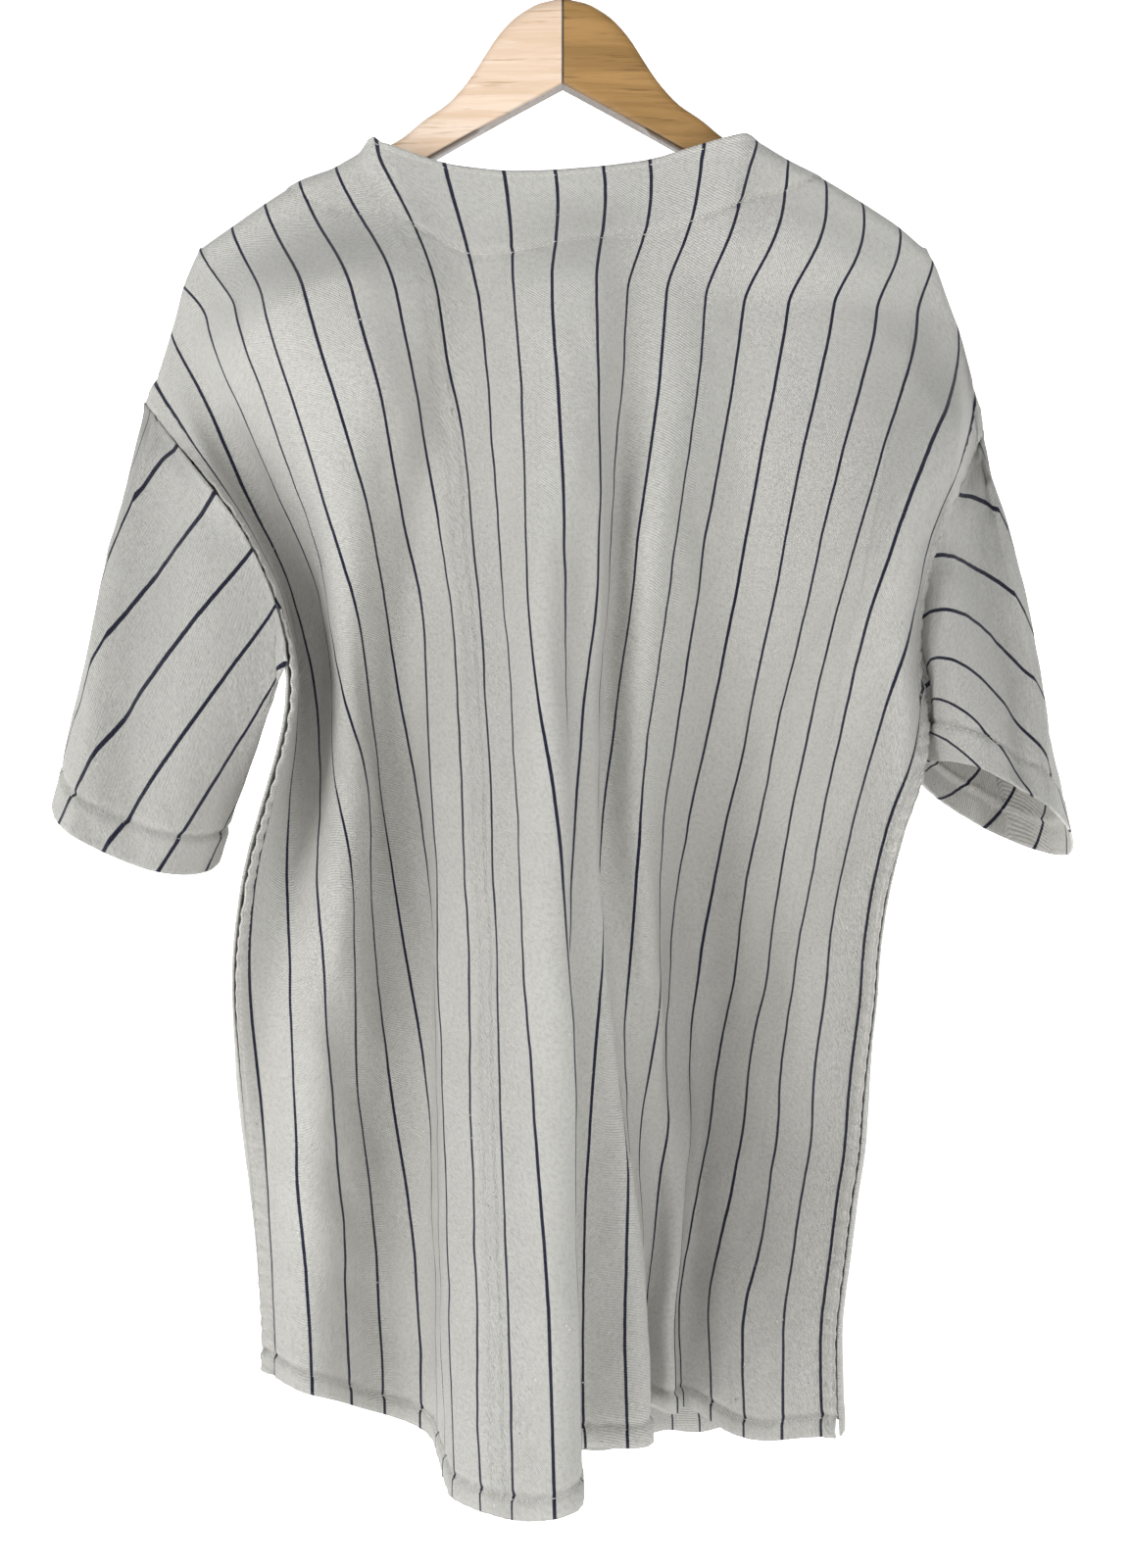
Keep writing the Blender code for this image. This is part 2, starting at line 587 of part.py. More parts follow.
def hook_path():
    """Centre line of the wire: up from the wood, round the rail and back to a tip."""
    radius = HOOK_RADIUS + WIRE_RADIUS
    centre_z = -HOOK_RADIUS
    points = []
    for k in range(19):
        angle = math.radians(205 - k * (205 + 62) / 18)
        points.append((radius * math.cos(angle), 0.0, centre_z + radius * math.sin(angle)))
    x0, _, z0 = points[-1]
    bottom = -0.0707 + SEAM
    for k in range(1, 6):
        t = k / 5
        x = x0 * (1 - t) ** 2
        z = z0 + (bottom + 0.012 - z0) * t
        points.append((x, 0.0, z))
    points.append((0.0, 0.0, bottom + 0.003))
    points.append((0.0, 0.0, bottom))
    return points


def tube_sections(points, radii, sides):
    sections = []
    for k, point in enumerate(points):
        before = np.array(points[max(k - 1, 0)])
        after = np.array(points[min(k + 1, len(points) - 1)])
        along = after - before
        along /= np.linalg.norm(along)
        side = np.array((0.0, 1.0, 0.0))
        other = np.cross(along, side)
        ring = []
        for m in range(sides):
            a = 2 * math.pi * m / sides
            ring.append(tuple(np.array(point) + radii[k] * (math.cos(a) * side + math.sin(a) * other)))
        sections.append(ring)
    return sections


# ---------------------------------------------------------------- build

FACING_ROWS = (0.2, 1.0, 2.0, 3.0, 3.95)    # rows of the back that the facing follows
FACING_SPAN = (-5.4, 5.9)               # inches across, between its shoulder ends


def clear_scene():
    for old in list(bpy.data.objects):
        bpy.data.objects.remove(old, do_unlink=True)


def moved_out(grid, normals, distance):
    return grid + normals * distance


def build():
    clear_scene()
    cotton = material("off-white cotton knit", (0.66, 0.65, 0.61), 0.9)
    facing_cotton = material("off-white cotton facing", (0.62, 0.61, 0.57), 0.9)
    beech = material("varnished beech", (0.50, 0.30, 0.13), 0.35)
    steel = material("bright steel wire", (0.62, 0.63, 0.65), 0.28, 1.0)
    shellwhite = material("off-white button", (0.74, 0.72, 0.66), 0.35)

    back = back_grid()
    back_normal = grid_normals(back)
    shell("back", back, CLOTH, cotton)

    fronts = {}
    for side, name in ((-1, "front_left"), (1, "front_right")):
        fronts[side] = clear_of_back(front_grid(side, back, back_normal), back, 0.008)

    shell("front_left", fronts[-1], CLOTH, cotton)
    shell("front_right", fronts[1], CLOTH, cotton)

    # placket: a strip on the outside of the left front, along its edge
    left = fronts[-1]
    outward = grid_normals(left)
    outward = np.where(outward[..., 1:2] > 0, outward, -outward)
    strip = moved_out(left, outward, CLOTH + SEAM)[2:, -4:]
    shell("front_placket", strip, CLOTH, cotton)

    # buttons lie on the placket
    middle = moved_out(left, outward, 1.5 * CLOTH + 2 * SEAM + 0.0011)
    for k in range(BUTTON_COUNT):
        row = 4.5 + k * (len(BACK_ROWS) - 7.5) / (BUTTON_COUNT - 1)
        low = int(row)
        part = row - low
        place = (1 - part) * 0.5 * (middle[low, -2] + middle[low, -3]) + part * 0.5 * (middle[low + 1, -2] + middle[low + 1, -3])
        axis = (1 - part) * outward[low, -2] + part * outward[low + 1, -2]
        axis /= np.linalg.norm(axis)
        side_axis = np.cross((0.0, 0.0, 1.0), axis)
        side_axis /= np.linalg.norm(side_axis)
        up_axis = np.cross(axis, side_axis)
        sections = []
        for radius, height in ((0.80, -0.0009), (1.0, -0.0003), (1.0, 0.0006), (0.86, 0.0012), (0.62, 0.0008)):
            ring = []
            for m in range(12):
                a = 2 * math.pi * m / 12
                ring.append(tuple(place + axis * (height + (0.0006 if k == 0 else 0.0002))
                                  + BUTTON_RADIUS * radius * (math.cos(a) * side_axis + math.sin(a) * up_axis)))
            sections.append(ring)
        loft("button_%d" % (k + 1), sections, shellwhite)

    for side, name in ((-1, "sleeve_left"), (1, "sleeve_right")):
        tube = sleeve_grid(side, back, fronts[side], 11)
        shell(name, tube, CLOTH, cotton, wrap=True)

    # facing: a curved strip inside the back neck, made from the back's own points
    inside = np.where((back_normal[..., 1:2] - back_normal[..., 2:3]) > 0, back_normal, -back_normal)
    inner = moved_out(back, inside, 0.5 * CLOTH + SEAM + 0.5 * FACING + 0.0005)
    reach_rows = len(FACING_ROWS)
    low, high = FACING_SPAN
    chosen = [i for i, c in enumerate(BACK_COLUMNS) if low <= c * ARMHOLE_WIDTH <= high]
    strip = np.zeros((reach_rows, len(chosen), 3))
    for i, k in enumerate(chosen):
        u = BACK_COLUMNS[k] * ARMHOLE_WIDTH
        edge = min(1.0, (u - low + 0.15) / 1.5, (high - u + 0.15) / 1.8)
        length = 0.35 + 0.65 * math.sqrt(max(0.0, 1.0 - (1.0 - edge) ** 2))
        for j, row in enumerate(FACING_ROWS):
            at = 0.15 + (row - 0.15) * length
            first = int(at)
            part = at - first
            strip[j, i] = inner[first, k] * (1.0 - part) + inner[first + 1, k] * part
    shell("back_neck_facing", strip, FACING, facing_cotton)

    for side, name in ((-1, "hanger_arm_left"), (1, "hanger_arm_right")):
        loft(name, arm_sections(side), beech)

    path = hook_path()
    radii = [WIRE_RADIUS] * len(path)
    radii[0] = 0.0013
    radii[-2] = radii[-1] = 0.0052
    path.insert(-2, (path[-2][0], 0.0, path[-2][2] + 0.0004))
    radii.insert(-2, WIRE_RADIUS)
    loft("hanger_hook", tube_sections(path, radii, 8), steel)


build()
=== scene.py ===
# %% [markdown]
# # Pinstriped baseball jersey on a wooden hanger
# The jersey is seen from its back. Every panel is a thin shell worked out from the
# same tables of folds as the solids, on a finer grid, with its own stripes, hems,
# seams and stitches. Metres, +Z up, the back of the jersey faces -Y.

# %% [markdown]
# ## The frame
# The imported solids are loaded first. Every piece below is placed in their frame.

# %% Imports and frame
import math
import random

import bpy
import numpy as np
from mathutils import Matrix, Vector


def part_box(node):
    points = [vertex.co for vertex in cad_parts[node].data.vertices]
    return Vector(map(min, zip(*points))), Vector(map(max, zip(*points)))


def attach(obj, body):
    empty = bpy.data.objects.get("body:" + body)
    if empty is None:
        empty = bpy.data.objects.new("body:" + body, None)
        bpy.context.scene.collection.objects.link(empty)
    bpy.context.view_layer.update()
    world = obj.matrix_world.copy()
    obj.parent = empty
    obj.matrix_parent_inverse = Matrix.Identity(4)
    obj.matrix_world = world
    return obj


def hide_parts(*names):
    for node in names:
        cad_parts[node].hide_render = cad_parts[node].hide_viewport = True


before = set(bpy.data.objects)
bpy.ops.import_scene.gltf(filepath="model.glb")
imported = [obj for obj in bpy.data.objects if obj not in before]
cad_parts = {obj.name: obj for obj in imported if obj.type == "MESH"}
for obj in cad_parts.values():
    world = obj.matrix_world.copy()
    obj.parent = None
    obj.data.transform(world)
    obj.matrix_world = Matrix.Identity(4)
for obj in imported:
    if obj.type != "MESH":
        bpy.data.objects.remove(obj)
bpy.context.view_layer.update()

# %% [markdown]
# ## Sizes
# The pinstripes are one inch apart, so places across the cloth are given in inches from its middle.

# %% Sizes
INCH = 0.0254
CLOTH = 0.0013          # thickness of the knit
HALF_WIDTH = 12.4       # inches from centre back to a side seam
ARMHOLE_WIDTH = 11.4    # inches from centre back to the top of an armhole
NECK_LEFT, NECK_RIGHT = -3.5, 4.2
ARMPIT = 0.27
SHOULDER_ROUND = 0.0108
RIDGE_GAP = 0.0006
STRIPE = 0.0018         # width of a pinstripe
HOOK_RADIUS = 0.0240
WIRE_RADIUS = 0.0019
random.seed(7)

# %% [markdown]
# ## Folds as tables
# Hanging cloth turns back and forth along each level. Each row is one side of a fold: where it is, how
# wide it is and how far it leans, at five heights. A simulation could find folds, but a table puts
# them where the photograph has them.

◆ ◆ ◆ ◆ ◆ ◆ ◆

DESCRIPTION OF THE TASK => Within the listing above, the range opens at the line with "path = hook_path()" and closes at the line with "# The pinstripes". Reproduce exactly the lines of that range, including both ends.

RESULT =>
    path = hook_path()
    radii = [WIRE_RADIUS] * len(path)
    radii[0] = 0.0013
    radii[-2] = radii[-1] = 0.0052
    path.insert(-2, (path[-2][0], 0.0, path[-2][2] + 0.0004))
    radii.insert(-2, WIRE_RADIUS)
    loft("hanger_hook", tube_sections(path, radii, 8), steel)


build()
=== scene.py ===
# %% [markdown]
# # Pinstriped baseball jersey on a wooden hanger
# The jersey is seen from its back. Every panel is a thin shell worked out from the
# same tables of folds as the solids, on a finer grid, with its own stripes, hems,
# seams and stitches. Metres, +Z up, the back of the jersey faces -Y.

# %% [markdown]
# ## The frame
# The imported solids are loaded first. Every piece below is placed in their frame.

# %% Imports and frame
import math
import random

import bpy
import numpy as np
from mathutils import Matrix, Vector


def part_box(node):
    points = [vertex.co for vertex in cad_parts[node].data.vertices]
    return Vector(map(min, zip(*points))), Vector(map(max, zip(*points)))


def attach(obj, body):
    empty = bpy.data.objects.get("body:" + body)
    if empty is None:
        empty = bpy.data.objects.new("body:" + body, None)
        bpy.context.scene.collection.objects.link(empty)
    bpy.context.view_layer.update()
    world = obj.matrix_world.copy()
    obj.parent = empty
    obj.matrix_parent_inverse = Matrix.Identity(4)
    obj.matrix_world = world
    return obj


def hide_parts(*names):
    for node in names:
        cad_parts[node].hide_render = cad_parts[node].hide_viewport = True


before = set(bpy.data.objects)
bpy.ops.import_scene.gltf(filepath="model.glb")
imported = [obj for obj in bpy.data.objects if obj not in before]
cad_parts = {obj.name: obj for obj in imported if obj.type == "MESH"}
for obj in cad_parts.values():
    world = obj.matrix_world.copy()
    obj.parent = None
    obj.data.transform(world)
    obj.matrix_world = Matrix.Identity(4)
for obj in imported:
    if obj.type != "MESH":
        bpy.data.objects.remove(obj)
bpy.context.view_layer.update()

# %% [markdown]
# ## Sizes
# The pinstripes are one inch apart, so places across the cloth are given in inches from its middle.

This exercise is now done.